* _Work instructions_: Write out only the span of lines that begins at the line with "side in (-1, 1)])" and ends at the line with "bpy.context.scene.collection.objects.link(empty)". Keep both end lines, word for word.

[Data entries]
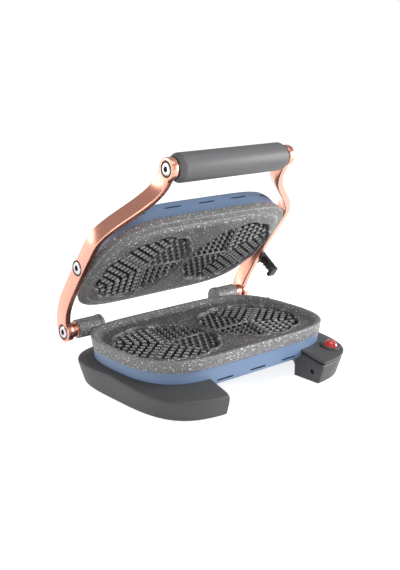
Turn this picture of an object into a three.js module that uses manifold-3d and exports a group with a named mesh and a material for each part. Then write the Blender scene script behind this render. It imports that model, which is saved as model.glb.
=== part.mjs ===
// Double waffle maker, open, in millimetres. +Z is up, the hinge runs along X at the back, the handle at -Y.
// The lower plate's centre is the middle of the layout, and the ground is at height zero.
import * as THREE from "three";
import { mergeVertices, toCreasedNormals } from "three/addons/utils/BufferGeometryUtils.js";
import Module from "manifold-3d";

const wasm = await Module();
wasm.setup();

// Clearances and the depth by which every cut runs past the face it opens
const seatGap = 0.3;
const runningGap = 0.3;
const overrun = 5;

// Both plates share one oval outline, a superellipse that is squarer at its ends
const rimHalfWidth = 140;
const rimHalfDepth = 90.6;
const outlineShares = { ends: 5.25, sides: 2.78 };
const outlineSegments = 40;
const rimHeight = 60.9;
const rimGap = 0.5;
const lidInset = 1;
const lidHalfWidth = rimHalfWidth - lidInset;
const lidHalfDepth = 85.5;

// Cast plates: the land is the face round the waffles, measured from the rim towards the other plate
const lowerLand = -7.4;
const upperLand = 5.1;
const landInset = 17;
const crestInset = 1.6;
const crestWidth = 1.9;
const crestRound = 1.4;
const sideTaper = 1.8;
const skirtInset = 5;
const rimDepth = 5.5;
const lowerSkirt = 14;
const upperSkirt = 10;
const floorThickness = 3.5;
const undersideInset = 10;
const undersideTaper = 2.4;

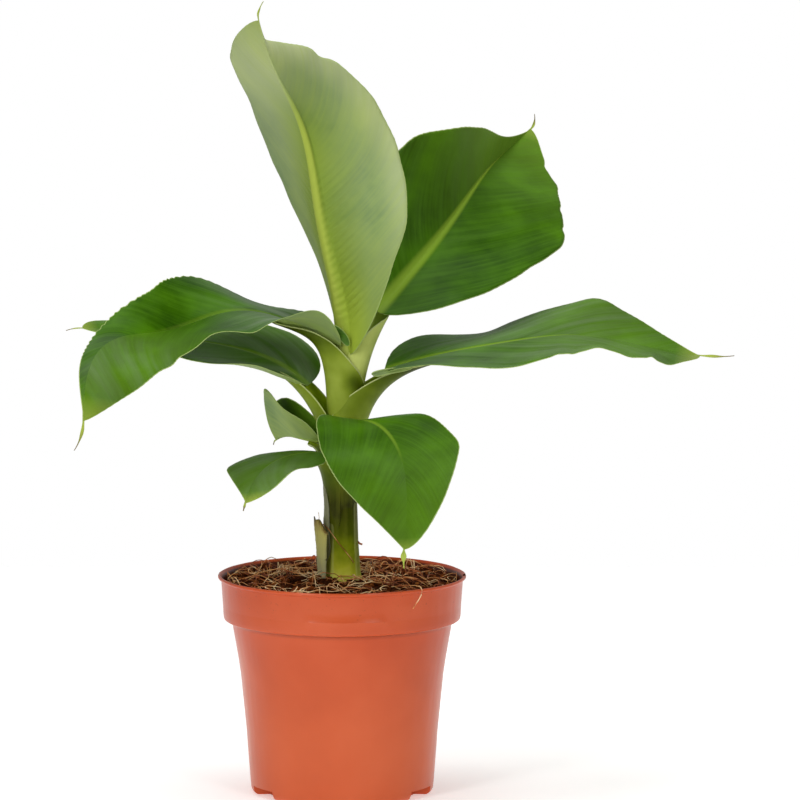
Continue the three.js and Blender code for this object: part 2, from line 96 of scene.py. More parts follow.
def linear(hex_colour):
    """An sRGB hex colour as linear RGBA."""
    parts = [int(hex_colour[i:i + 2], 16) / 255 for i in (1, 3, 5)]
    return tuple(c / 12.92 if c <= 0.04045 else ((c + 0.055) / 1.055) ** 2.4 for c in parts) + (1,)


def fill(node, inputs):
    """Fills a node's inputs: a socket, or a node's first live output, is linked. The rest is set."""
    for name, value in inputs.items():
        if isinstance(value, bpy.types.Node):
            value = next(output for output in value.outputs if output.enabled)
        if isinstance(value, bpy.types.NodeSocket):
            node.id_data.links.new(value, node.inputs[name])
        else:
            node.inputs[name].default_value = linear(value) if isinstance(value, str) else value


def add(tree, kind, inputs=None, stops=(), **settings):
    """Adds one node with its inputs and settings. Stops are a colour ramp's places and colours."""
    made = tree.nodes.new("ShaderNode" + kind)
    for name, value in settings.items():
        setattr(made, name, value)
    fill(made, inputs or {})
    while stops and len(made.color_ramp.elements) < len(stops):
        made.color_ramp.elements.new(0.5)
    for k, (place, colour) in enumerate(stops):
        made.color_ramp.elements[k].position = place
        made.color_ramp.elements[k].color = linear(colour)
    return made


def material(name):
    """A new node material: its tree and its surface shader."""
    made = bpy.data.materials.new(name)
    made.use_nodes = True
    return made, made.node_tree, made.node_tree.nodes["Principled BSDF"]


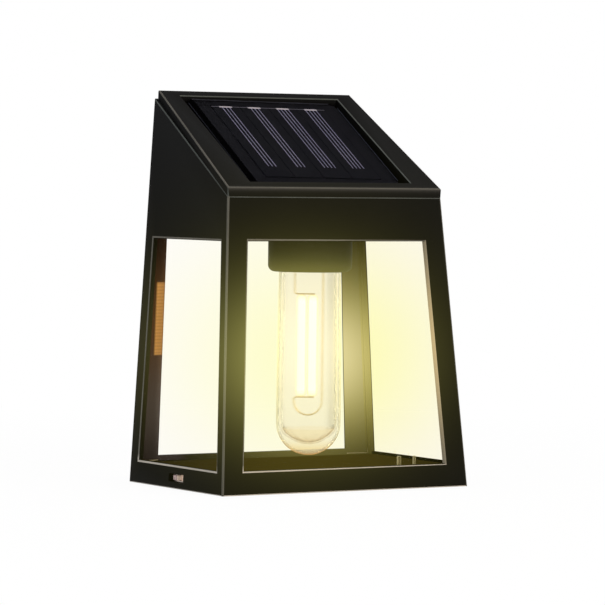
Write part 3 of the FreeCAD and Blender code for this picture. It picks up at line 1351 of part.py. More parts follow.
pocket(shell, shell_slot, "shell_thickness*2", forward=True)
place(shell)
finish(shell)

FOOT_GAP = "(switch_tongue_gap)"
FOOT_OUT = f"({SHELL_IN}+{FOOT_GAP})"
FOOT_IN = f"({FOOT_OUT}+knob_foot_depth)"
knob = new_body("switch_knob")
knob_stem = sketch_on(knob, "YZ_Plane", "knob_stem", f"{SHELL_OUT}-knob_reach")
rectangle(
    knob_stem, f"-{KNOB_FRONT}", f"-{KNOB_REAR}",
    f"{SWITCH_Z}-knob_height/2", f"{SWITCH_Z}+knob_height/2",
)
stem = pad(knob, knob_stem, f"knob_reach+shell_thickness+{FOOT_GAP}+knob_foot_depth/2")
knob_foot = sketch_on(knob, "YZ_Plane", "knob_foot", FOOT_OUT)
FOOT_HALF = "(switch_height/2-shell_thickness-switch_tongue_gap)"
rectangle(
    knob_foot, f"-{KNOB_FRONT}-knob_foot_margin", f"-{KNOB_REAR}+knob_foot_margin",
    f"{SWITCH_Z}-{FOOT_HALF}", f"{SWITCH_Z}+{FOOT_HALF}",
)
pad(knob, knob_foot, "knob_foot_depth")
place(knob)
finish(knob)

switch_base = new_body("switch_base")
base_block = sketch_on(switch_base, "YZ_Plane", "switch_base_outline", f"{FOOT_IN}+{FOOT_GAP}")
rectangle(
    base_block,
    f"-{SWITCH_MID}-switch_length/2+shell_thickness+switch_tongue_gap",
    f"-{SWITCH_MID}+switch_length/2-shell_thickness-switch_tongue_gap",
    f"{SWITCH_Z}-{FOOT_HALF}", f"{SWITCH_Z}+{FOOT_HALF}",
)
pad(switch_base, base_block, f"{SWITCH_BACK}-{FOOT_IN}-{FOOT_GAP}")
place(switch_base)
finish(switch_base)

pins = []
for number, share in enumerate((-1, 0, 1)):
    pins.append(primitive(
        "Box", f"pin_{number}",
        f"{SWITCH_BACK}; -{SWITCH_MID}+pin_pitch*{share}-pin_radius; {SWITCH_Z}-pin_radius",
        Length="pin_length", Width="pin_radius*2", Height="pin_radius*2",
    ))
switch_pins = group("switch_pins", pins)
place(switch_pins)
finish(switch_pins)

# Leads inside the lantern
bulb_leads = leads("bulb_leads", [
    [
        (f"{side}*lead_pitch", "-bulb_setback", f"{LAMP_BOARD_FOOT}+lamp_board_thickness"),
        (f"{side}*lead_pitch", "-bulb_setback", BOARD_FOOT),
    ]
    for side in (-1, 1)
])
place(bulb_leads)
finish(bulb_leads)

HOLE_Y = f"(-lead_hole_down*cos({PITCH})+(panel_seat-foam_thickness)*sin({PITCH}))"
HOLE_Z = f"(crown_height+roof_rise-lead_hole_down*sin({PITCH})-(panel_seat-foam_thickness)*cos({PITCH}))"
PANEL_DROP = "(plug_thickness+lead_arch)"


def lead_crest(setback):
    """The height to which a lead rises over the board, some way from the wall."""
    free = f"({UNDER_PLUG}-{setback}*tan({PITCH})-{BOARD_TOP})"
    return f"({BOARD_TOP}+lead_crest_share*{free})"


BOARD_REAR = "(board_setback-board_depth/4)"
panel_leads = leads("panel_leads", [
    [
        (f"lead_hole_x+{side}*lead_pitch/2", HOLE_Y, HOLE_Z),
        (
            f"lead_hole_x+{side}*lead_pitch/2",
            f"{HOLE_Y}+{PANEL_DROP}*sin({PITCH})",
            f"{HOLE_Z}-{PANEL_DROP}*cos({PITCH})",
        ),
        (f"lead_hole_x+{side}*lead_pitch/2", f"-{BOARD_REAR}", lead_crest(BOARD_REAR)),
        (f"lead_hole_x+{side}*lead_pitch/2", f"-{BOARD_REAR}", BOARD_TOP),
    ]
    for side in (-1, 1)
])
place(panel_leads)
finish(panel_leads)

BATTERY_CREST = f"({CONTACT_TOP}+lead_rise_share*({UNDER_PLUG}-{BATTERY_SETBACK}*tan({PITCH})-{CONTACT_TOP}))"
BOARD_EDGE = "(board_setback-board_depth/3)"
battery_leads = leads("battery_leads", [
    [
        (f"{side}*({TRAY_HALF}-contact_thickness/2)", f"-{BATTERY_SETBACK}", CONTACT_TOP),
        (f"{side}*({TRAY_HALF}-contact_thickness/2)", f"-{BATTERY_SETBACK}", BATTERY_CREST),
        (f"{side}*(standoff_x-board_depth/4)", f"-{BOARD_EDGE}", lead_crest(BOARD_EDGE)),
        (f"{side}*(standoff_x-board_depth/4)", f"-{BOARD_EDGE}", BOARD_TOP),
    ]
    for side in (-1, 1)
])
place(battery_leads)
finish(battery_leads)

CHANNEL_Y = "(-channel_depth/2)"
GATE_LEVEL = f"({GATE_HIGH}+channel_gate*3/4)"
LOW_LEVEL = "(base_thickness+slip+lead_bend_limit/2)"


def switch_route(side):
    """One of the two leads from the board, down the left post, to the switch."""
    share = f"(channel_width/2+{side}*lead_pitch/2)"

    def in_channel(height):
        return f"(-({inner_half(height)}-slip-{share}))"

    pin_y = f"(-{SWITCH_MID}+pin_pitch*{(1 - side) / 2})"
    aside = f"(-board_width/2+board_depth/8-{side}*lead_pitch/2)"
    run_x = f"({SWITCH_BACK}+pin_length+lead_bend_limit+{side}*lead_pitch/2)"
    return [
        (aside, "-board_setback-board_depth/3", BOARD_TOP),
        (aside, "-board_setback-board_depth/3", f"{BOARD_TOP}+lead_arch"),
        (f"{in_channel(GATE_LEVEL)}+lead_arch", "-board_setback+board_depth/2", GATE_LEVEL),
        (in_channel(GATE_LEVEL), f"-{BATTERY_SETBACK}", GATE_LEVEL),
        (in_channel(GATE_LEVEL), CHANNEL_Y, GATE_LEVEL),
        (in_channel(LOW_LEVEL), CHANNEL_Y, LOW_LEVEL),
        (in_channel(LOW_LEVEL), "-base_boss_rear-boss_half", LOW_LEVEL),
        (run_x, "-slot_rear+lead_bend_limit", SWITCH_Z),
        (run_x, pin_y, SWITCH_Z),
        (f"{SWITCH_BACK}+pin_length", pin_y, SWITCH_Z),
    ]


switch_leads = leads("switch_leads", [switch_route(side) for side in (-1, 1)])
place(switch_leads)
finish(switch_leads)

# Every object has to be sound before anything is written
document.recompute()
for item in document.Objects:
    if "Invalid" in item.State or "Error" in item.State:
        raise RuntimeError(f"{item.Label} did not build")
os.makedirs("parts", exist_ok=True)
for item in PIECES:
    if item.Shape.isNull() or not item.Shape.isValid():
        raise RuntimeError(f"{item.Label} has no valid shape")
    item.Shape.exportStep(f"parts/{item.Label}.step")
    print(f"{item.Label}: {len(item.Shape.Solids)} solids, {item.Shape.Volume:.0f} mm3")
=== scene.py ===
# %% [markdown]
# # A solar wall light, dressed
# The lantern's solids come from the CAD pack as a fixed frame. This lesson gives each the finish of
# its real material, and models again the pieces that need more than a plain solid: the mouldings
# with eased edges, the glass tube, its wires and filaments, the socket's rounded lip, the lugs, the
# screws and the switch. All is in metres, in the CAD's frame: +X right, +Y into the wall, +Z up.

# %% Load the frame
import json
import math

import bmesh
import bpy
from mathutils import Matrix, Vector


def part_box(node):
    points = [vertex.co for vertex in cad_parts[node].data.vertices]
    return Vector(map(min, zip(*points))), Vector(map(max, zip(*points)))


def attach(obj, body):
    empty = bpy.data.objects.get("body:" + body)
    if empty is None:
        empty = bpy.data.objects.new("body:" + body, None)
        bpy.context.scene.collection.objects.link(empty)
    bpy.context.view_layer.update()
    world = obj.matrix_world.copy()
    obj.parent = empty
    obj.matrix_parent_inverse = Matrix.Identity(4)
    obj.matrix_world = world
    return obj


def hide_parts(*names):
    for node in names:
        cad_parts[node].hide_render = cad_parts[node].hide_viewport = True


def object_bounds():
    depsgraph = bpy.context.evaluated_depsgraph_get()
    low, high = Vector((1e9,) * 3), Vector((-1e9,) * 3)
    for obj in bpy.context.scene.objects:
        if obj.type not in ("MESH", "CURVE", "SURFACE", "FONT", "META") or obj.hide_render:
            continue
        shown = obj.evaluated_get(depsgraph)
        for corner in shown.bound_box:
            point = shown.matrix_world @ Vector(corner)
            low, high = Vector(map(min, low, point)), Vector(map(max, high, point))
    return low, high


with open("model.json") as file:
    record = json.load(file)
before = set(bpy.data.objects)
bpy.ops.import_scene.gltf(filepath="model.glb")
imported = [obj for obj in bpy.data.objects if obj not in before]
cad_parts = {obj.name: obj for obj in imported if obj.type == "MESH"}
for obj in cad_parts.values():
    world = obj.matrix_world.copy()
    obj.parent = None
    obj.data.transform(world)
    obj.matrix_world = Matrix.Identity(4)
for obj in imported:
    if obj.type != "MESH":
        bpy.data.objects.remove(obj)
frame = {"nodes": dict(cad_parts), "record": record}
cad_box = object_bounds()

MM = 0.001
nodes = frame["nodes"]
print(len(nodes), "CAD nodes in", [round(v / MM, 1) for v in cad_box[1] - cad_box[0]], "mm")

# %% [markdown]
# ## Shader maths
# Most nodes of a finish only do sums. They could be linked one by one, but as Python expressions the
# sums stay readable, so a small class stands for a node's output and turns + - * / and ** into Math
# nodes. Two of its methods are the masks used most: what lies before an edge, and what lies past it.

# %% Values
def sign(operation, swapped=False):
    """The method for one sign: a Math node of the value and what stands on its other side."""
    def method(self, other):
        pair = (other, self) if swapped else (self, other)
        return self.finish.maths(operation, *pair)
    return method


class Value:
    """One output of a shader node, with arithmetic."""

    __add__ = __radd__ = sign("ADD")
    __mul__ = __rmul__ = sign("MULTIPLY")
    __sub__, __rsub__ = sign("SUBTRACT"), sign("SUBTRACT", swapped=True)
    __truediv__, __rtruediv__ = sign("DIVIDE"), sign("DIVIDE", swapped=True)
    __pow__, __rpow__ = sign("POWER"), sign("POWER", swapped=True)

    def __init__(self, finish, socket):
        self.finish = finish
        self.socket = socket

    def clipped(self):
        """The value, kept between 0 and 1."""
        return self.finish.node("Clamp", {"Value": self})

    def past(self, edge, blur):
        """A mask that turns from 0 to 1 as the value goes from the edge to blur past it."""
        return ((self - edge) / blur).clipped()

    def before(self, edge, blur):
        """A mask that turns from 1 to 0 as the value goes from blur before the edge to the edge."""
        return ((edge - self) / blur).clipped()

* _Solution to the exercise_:
switch_leads = leads("switch_leads", [switch_route(side) for side in (-1, 1)])
place(switch_leads)
finish(switch_leads)

# Every object has to be sound before anything is written
document.recompute()
for item in document.Objects:
    if "Invalid" in item.State or "Error" in item.State:
        raise RuntimeError(f"{item.Label} did not build")
os.makedirs("parts", exist_ok=True)
for item in PIECES:
    if item.Shape.isNull() or not item.Shape.isValid():
        raise RuntimeError(f"{item.Label} has no valid shape")
    item.Shape.exportStep(f"parts/{item.Label}.step")
    print(f"{item.Label}: {len(item.Shape.Solids)} solids, {item.Shape.Volume:.0f} mm3")
=== scene.py ===
# %% [markdown]
# # A solar wall light, dressed
# The lantern's solids come from the CAD pack as a fixed frame. This lesson gives each the finish of
# its real material, and models again the pieces that need more than a plain solid: the mouldings
# with eased edges, the glass tube, its wires and filaments, the socket's rounded lip, the lugs, the
# screws and the switch. All is in metres, in the CAD's frame: +X right, +Y into the wall, +Z up.

# %% Load the frame
import json
import math

import bmesh
import bpy
from mathutils import Matrix, Vector


def part_box(node):
    points = [vertex.co for vertex in cad_parts[node].data.vertices]
    return Vector(map(min, zip(*points))), Vector(map(max, zip(*points)))


def attach(obj, body):
    empty = bpy.data.objects.get("body:" + body)
    if empty is None:
        empty = bpy.data.objects.new("body:" + body, None)
        bpy.context.scene.collection.objects.link(empty)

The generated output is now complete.